El ritual de verter agua lentamente en un V60, observar la floración del café y sentir cómo los aromas se liberan, contrasta con el gesto utilitario de introducir una cápsula y apretar un botón. El primero reclama tiempo, atención y disposición a perder la prisa; el segundo responde a la velocidad de la vida contemporánea, donde incluso el café de especialidad se vuelve un producto más en el engranaje de la eficiencia. No es casual que las cápsulas de origen único y los ready-to-drink (RTD) con perfiles de cata detallados crezcan de manera sostenida: se trata de ofrecer la experiencia del “specialty” sin la exigencia del rito.
Pero esa simplificación no convence a todos. Persiste la desconfianza hacia la cápsula como símbolo de consumo desechable, de homogeneización del sabor y de la pérdida de control sobre la preparación. ¿Hasta qué punto un café puede seguir llamándose especial cuando su principal atractivo es la facilidad? Aquí es donde los microlotes aparecen como contrapeso y refugio. Son oasis dentro del panorama automatizado: pequeñas partidas con identidad, trazabilidad y carácter irrepetible que resisten la masificación, además de difíciles de producir a gran escala.
El horizonte del café parece bifurcarse. De un lado, la democratización a través de cápsulas y envases listos para beber, que abren la puerta a más consumidores pero con riesgo de diluir la esencia. Del otro, los microlotes, convertidos en una nueva élite, donde la rareza y la experimentación sostienen el relato de lo único. Quizá la cuarta ola no sea una línea recta, sino un río con corrientes distintas: conveniencia y exclusividad, utilidad y ritual, velocidad y contemplación. El desafío será encontrar en ese flujo un punto de equilibrio que no sacrifique la emoción que alguna vez nos llevó a detenernos frente a una taza y preguntarnos de dónde venía, quién lo cultivó y qué historia contenía ese café.

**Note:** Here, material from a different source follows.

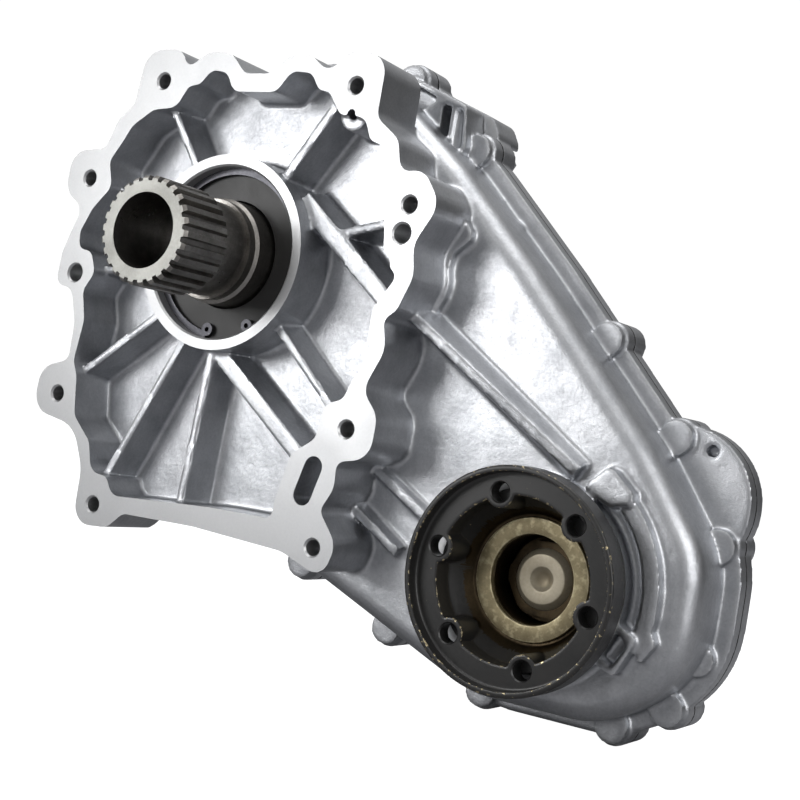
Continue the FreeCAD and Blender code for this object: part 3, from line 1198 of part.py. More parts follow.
def front_output_shaft():
    hub_end = FRONT_BEARING_Y + FRONT_BEARING_W
    return turned(OUTPUT, [
        (0, SHAFT_END_Y + CENTRE_DRILL_DEPTH), (CENTRE_DRILL_R, SHAFT_END_Y),
        (FRONT_THREAD_R - SHAFT_END_CHAMFER, SHAFT_END_Y), (FRONT_THREAD_R, SHAFT_END_Y + SHAFT_END_CHAMFER),
        (FRONT_THREAD_R, NUT_SEAT_Y + 1), (FRONT_SPLINE_R, NUT_SEAT_Y + 1),
        (FRONT_SPLINE_R, hub_end), (driven_bore(), hub_end + RUN), (driven_bore(), SPROCKET_END + 0.8),
        (FRONT_TAIL_R, SPROCKET_END + 0.8),
        (FRONT_TAIL_R, TAIL_BEARING_Y + TAIL_BEARING_W - 1), (0, TAIL_BEARING_Y + TAIL_BEARING_W - 1),
    ])


def driven_bore():
    return FRONT_SEAT_R + 2.0


def tail_cup():
    y0 = TAIL_BEARING_Y
    return tube(OUTPUT, TAIL_BEARING_R - RUN, TAIL_BEARING_R - 4.0, y0, y0 + TAIL_BEARING_W - 0.5)


def tail_rollers():
    inner = FRONT_TAIL_R
    outer = TAIL_BEARING_R - 4.0
    radius = (outer - inner) / 2.0 - RUN
    y0 = TAIL_BEARING_Y + 0.8
    rollers = []
    for i in range(TAIL_ROLLERS):
        place = point(OUTPUT, (inner + outer) / 2.0, 360.0 * i / TAIL_ROLLERS)
        rollers.append(cylinder((place.x, place.z), radius, y0, y0 + TAIL_BEARING_W - 2.5))
    return Part.makeCompound(rollers)


def boss_circlip():
    """Internal circlip with its gap and two eyelet lugs at the bottom."""
    outer = MAIN_SEAT_R + CIRCLIP_GROOVE - 0.2
    y0 = CIRCLIP_Y + 0.1
    y1 = CIRCLIP_Y + CIRCLIP_THICK - 0.1
    ring = tube(MAIN, outer, MAIN_SEAT_R - CIRCLIP_BAND, y0, y1)
    ends = [point(MAIN, 2 * MAIN_SEAT_R, degrees) for degrees in CIRCLIP_LUGS_DEG]
    ring = ring.cut(prism([MAIN, (ends[0].x, ends[0].z), (ends[1].x, ends[1].z)], y0 - 1, y1 + 1))
    for degrees in CIRCLIP_LUGS_DEG:
        place = point(MAIN, MAIN_SEAT_R - CIRCLIP_LUG_DROP, degrees)
        lug = cylinder((place.x, place.z), CIRCLIP_LUG_R, y0, y1)
        eye = cylinder((place.x, place.z), CIRCLIP_EYE_R, y0 - 1, y1 + 1)
        ring = ring.fuse(lug).cut(eye)
    return ring


def main_bearing_sizes():
    return MAIN_BEARING_BORE_R, MAIN_SEAT_R, MAIN_BEARING_Y, MAIN_BEARING_W


def rear_bearing_sizes():
    return REAR_SHAFT_R, REAR_BEARING_R, REAR_BEARING_Y, REAR_BEARING_W


def front_bearing_sizes():
    return FRONT_SEAT_R, FRONT_BEARING_R, FRONT_BEARING_Y, FRONT_BEARING_W


def build_nodes():
    nodes = {
        "front_case": front_case(),
        "rear_case": rear_case(),
        "case_sealant": sealant(),
        "case_bolts": case_bolts(),
        "case_dowels": case_dowels(),
        "fill_plug": plug(FILL_PLUG),
        "drain_plug": plug(DRAIN_PLUG),
        "plug_washers": plug_washers(),
        "breather": breather(),
        "chip_magnet": cylinder(magnet_place(), MAGNET_R, CAVITY_Y - 1.4, CAVITY_Y - 1.4 + MAGNET_T),
        "boss_circlip": boss_circlip(),
        "input_seal": oil_seal(MAIN, MAIN_SEAT_R, SEAL_LAND_R, MAIN_SEAL_Y, MAIN_SEAL_W),
        "input_shaft": input_shaft(),
        "input_core_plug": core_plug(),
        "pilot_bush": pilot_bush(),
        "ring_gear": ring_gear(),
        "carrier_front_plate": carrier_front_plate(),
        "carrier": carrier(),
        "carrier_bush": carrier_bush(),
        "pinion_pins": pinion_pins(),
        "drive_sprocket": sprocket(MAIN, sprocket_bore()),
        "thrust_washer": thrust_washer(),
        "drive_chain": chain(),
        "rear_output_shaft": rear_output_shaft(),
        "rear_output_seal": oil_seal(MAIN, REAR_SEAL_R, REAR_SEAL_LAND_R, REAR_SEAL_Y, REAR_SEAL_W),
        "rear_output_flange": rear_output_flange(),
        "rear_flange_nut": rear_flange_nut(),
        "front_output_shaft": front_output_shaft(),
        "driven_sprocket": sprocket(OUTPUT, driven_bore()),
        "front_output_flange": front_output_flange(),
        "front_flange_collar": front_flange_collar(),
        "front_flange_nut": front_flange_nut(),
        "front_output_seal": oil_seal(OUTPUT, FRONT_SEAL_R, FLANGE_HUB_R, FRONT_SEAL_Y, FRONT_SEAL_W),
        "tail_bearing_cup": tail_cup(),
        "tail_bearing_rollers": tail_rollers(),
    }
    for i, (place, phase) in enumerate(pinion_places()):
        kind = ("inner", "outer")[i % 2]
        nodes["%s_pinion_%d" % (kind, i // 2 + 1)] = pinion(place, phase)
    bearings = (
        ("input_bearing", MAIN, main_bearing_sizes()),
        ("rear_bearing", MAIN, rear_bearing_sizes()),
        ("front_output_bearing", OUTPUT, front_bearing_sizes()),
    )
    for name, axis, (inner, outer, y0, width) in bearings:
        nodes[name + "_outer_race"] = outer_race(axis, inner, outer, y0, width)
        nodes[name + "_inner_race"] = inner_race(axis, inner, outer, y0, width)
        nodes[name + "_balls"] = balls(axis, inner, outer, y0, width)
        nodes[name + "_cage"] = cage(axis, inner, outer, y0, width)
    return nodes


os.makedirs("parts", exist_ok=True)
for node_name, node_shape in build_nodes().items():
    node_shape.exportStep("parts/%s.step" % node_name)
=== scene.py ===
"""Dressed model of a chain-driven transfer case, seen from its gearbox side."""

import logging
import math
from dataclasses import dataclass, field
from enum import Enum
from typing import Iterable, Sequence

import bpy
import numpy as np
from mathutils import Matrix, Vector


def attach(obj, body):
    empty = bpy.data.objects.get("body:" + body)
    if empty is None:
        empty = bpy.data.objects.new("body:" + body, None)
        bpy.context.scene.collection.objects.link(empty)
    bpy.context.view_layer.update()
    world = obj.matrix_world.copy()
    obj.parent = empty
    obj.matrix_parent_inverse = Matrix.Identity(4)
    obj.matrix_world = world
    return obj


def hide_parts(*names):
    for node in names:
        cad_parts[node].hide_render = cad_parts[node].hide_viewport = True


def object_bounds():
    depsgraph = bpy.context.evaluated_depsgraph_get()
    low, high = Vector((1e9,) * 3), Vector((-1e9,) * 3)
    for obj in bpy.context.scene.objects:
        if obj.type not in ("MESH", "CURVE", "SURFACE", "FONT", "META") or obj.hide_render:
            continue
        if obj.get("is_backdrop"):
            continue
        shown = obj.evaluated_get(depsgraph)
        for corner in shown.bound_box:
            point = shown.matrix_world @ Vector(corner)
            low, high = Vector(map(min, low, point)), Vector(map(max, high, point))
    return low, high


LOG = logging.getLogger("transfer_case")

MM = 0.001
MAIN = (0.0, 0.0)
OUTPUT = (197.13, -144.60)
CAD_ROOT = "housing"
WELD_REACH = 2e-6  # metres within which the corners of a CAD node's triangles are one


class Skin(Enum):
    """How a face of a casting was left."""

    CAST = 0
    MACHINED = 1


# ---------------------------------------------------------------- mesh tools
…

Esa diferencia puede compararse con la música: preparar un café de especialidad con métodos de filtrado lento se asemeja a escuchar un vinilo concebido como una experiencia total, con arte visual, textura y un sonido que envuelve. En cambio, beber un café encapsulado o embotellado es como reproducir la misma obra en streaming, digitalizada, comprimida y sin la portada tangible que alguna vez expandía los sentidos. Intente comprobar si la experiencia es la misma con discos como Aja de Steely Dan o Wish you were here de Pink Floyd. Conozco gente que incluso solamente opta por ver la música en vivo y nada más, o encontrar aquel álbum que adoran solo en cinta (a pesar de que pocas copias se fabricaron en forma masiva en la edad de oro del Reel); pero hay otros que son tan fanáticos, que poseen copias del mismo álbum en todos los formatos posibles, abrazando todas las opciones entendiendo sus diferencias. La puerta queda abierta al consumidor, como siempre. Pero como decía Steve Jobs: “Muchas veces, la gente no sabe lo que quiere hasta que se lo muestras.”